Discouraged, Howe sold his property to the VanNortwicks, who gained control of the community’s water power. VanNortwick, a contractor in New York State, worked as superintendent of canals in northern New York before resettling in Illinois.

The VanNortwick dam, as it was referred to, wasn’t built like dams today. A pier was built in the middle of the river, about halfway between Duck Island and the east bank of the Fox, because the current was so swift through this portion.

This photo, shot in 1973 from the east side of the pond, shows the Depot building being backed into place in its new location along Houston Street. It now houses Batavia Depot Museum.

A log dam, it was built in sections, called cribs. As each crib of logs was finished on a large scow that was attached to the pier by a long rope, the crib sections were floated into place using this rope.

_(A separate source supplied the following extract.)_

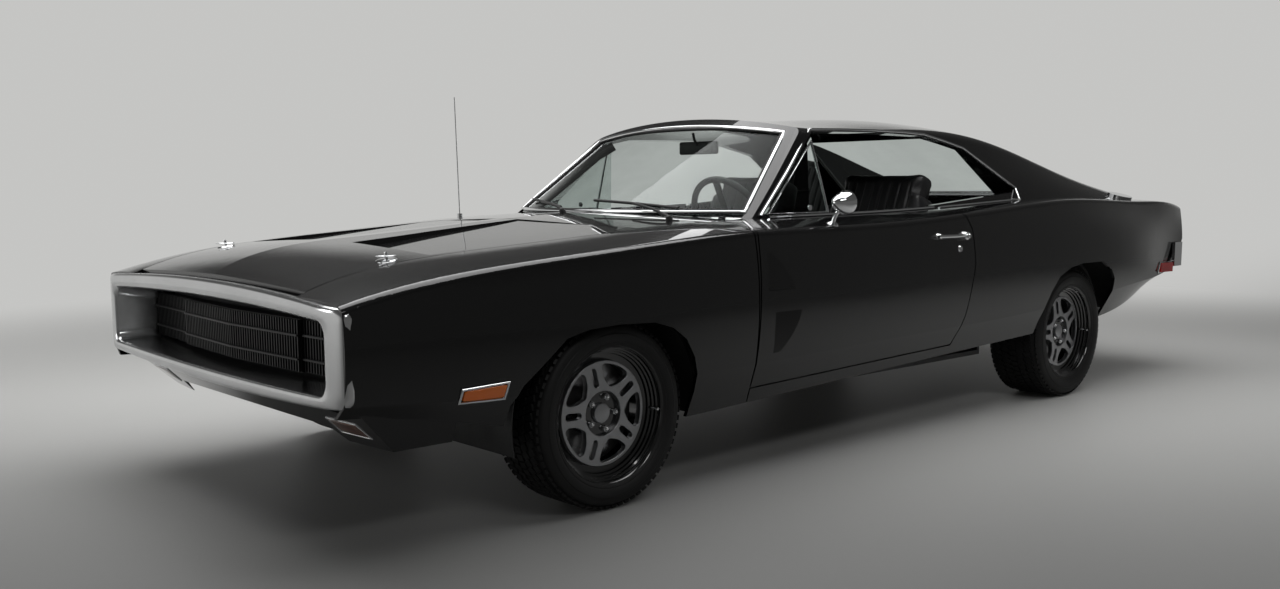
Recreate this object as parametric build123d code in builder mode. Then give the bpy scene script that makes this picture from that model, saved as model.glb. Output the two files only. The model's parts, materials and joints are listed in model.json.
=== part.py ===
from build123d import *
import math
import os
from collections import namedtuple

# A two-door fastback coupe of about 1970, in millimetres.
# X points forward, Y to the car's left, Z up; the origin is on the ground under the middle.

os.makedirs("parts", exist_ok=True)

# Driving dimensions
length = 5283
wheelbase = 2972
front_overhang = 965
nose_x = length / 2
front_axle_x = nose_x - front_overhang
rear_axle_x = front_axle_x - wheelbase
panel = 14          # outer panels, skin and its stiffening
hood_panel = 26     # hood skin on its frame
shut = 6            # shut lines round doors, hood and decklid
frame_wall = 30     # roof and pillars
glass = 5
door_inner_y = 738
door_front_x = 1028
hood_rear_x = 1384
hood_front_x = 2590
fender_front_x = 2618
firewall_x = 1120
rear_seat_x = -1240
bore = 217          # tyre's seat on the rim

# Wheels: radius, width, and distance of the outer side wall from the middle of the car
Wheel = namedtuple("Wheel", "name x radius width outer_y")
front_wheel = Wheel("front", front_axle_x, 308, 245, 898)
rear_wheel = Wheel("rear", rear_axle_x, 318, 275, 900)
kingpin_y = 700
face_depth = 58         # spoke face behind the outer side wall
hub_radius = 80
pocket_radius = 72      # pocket of the five nuts, round the cap
cap_radius = 34
ring_radius = 164       # inner edge of the ring that ties the spokes
spoke_angle = 74
plate_holes = 177.8     # between the two holes that carry a number plate

# Lower body, one row per station from nose to tail. Each half section runs from the sill up
# to the tuck-under, over the widest point to the shoulder crease, and in to the middle.
# The last column says how full the top is: 0.75 is a plain arc, less leaves a centre ridge.
BodyRow = namedtuple("BodyRow", "x y_sill z_sill y_tuck z_tuck y_wide z_wide "
                                "y_crease z_crease y_deck z_deck z_mid fullness")
body_rows = [
    BodyRow(2618, 850, 418, 893, 455, 908, 590, 898, 724, 640, 735, 746, 0.72),
    BodyRow(2440, 855, 400, 903, 445, 918, 600, 903, 764, 640, 792, 824, 0.60),
    BodyRow(2100, 860, 330, 912, 425, 930, 600, 906, 808, 660, 838, 866, 0.56),
    BodyRow(1676, 866, 262, 918, 412, 937, 600, 908, 840, 690, 870, 899, 0.56),
    BodyRow(1100, 872, 262, 917, 408, 934, 605, 908, 876, 735, 908, 936, 0.62),
    BodyRow(300, 872, 292, 915, 425, 931, 620, 908, 886, 765, 922, 945, 0.70),
    BodyRow(-500, 876, 322, 920, 440, 944, 640, 922, 928, 785, 945, 955, 0.75),
    BodyRow(-1295, 880, 352, 936, 480, 968, 680, 920, 968, 770, 972, 980, 0.75),
    BodyRow(-2000, 850, 425, 918, 530, 942, 715, 902, 950, 700, 960, 968, 0.75),
    BodyRow(-2636, 790, 560, 850, 610, 872, 740, 856, 902, 600, 915, 922, 0.75),
]

# Roof and sail panels: half width and height at the belt and at the drip rail, and the crown
RoofRow = namedtuple("RoofRow", "x y_belt z_belt y_rail z_rail z_mid")
roof_rows = [
    RoofRow(1200, 752, 860, 600, 1225, 1270),
    RoofRow(447, 752, 860, 622, 1268, 1322),
    RoofRow(-395, 765, 870, 634, 1282, 1353),
    RoofRow(-803, 775, 880, 632, 1262, 1334),
    RoofRow(-1259, 790, 890, 640, 1180, 1248),
    RoofRow(-1773, 812, 890, 662, 1062, 1124),
    RoofRow(-2300, 830, 890, 690, 962, 984),
]

# Outlines in side view, as (x, z)
front_arch = [(2084, 150), (2084, 396), (2050, 452), (1896, 580), (1812, 600), (1686, 606),
              (1536, 600), (1454, 576), (1392, 534), (1347, 469), (1325, 409), (1321, 346),
              (1343, 150)]
rear_arch = [(-958, 150), (-958, 405), (-974, 480), (-1000, 540), (-1022, 570), (-1054, 608), (-1146, 646), (-1257, 662),
             (-1461, 662), (-1571, 613), (-1622, 568), (-1643, 499), (-1636, 440), (-1626, 390),
             (-1626, 150)]
door_outline = [(door_front_x, 322), (1008, 1000), (-268, 1000), (-290, 912), (-331, 847),
                (-345, 700), (-300, 480), (-243, 357)]
side_window = [(800, 850), (800, 920), (382, 1254), (-40, 1262), (-370, 1254), (-660, 1200),
               (-1004, 1021), (-985, 1004), (-848, 992), (-312, 950), (-312, 850)]
tail_outline = [(1400, 100), (-1400, 100), (-2481, 540), (-2596, 735), (-2552, 930),
                (-2552, 1100), (1400, 1100)]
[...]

Once each piece was in the right spot, the cribs were sunk and then spiked into place along already-completed sections. The resultant space then was filled with rocks that were removed from the east bank near the dam, according to “Historic Batavia.”

The dam painstakingly was constructed in a semi-circle from the eastern shore to the western shore. The top was planked over and rocks filled in the area behind the dam. VanNortwick also built a flouring mill and saw mill.

By the 1870s, men had dug out – by hand – the second river channel, “Historic Batavia” shows. That’s because more industrial factories needed that water power to operate. That man-made second channel was crucial to provide power to those additional industrial sites, such as and Batavia Paper Manufacturing Company.

It was by the 1960s that workers began filling in more and more of that second channel and portions of the pond to make way for redevelopment. Shopping centers and businesses could be constructed on that newly created land.

A watershed moment came in the summer of 1972. Ground fill was dumped into the last remaining holes along West Wilson Street where the second river channel and portions of the pond once existed. From that time, Batavia no longer was known as “a two-channel town,” “Historic Batavia” recounts.

The McDonald’s fast-food restaurant and First National Bank of Batavia sit where individuals once ice skated. At one time, ice skaters could travel out to Fabyan Forest Preserve simply by donning a pair of skates and setting out.

The sight of those ice skaters on the pond was so idyllic to artist John Falter that he sketched its charming beauty and created an oil painting. “Skaters on the Pond” was published as the cover image for the Jan. 11, 1958, issue of the “Saturday Evening Post” and the image became iconic.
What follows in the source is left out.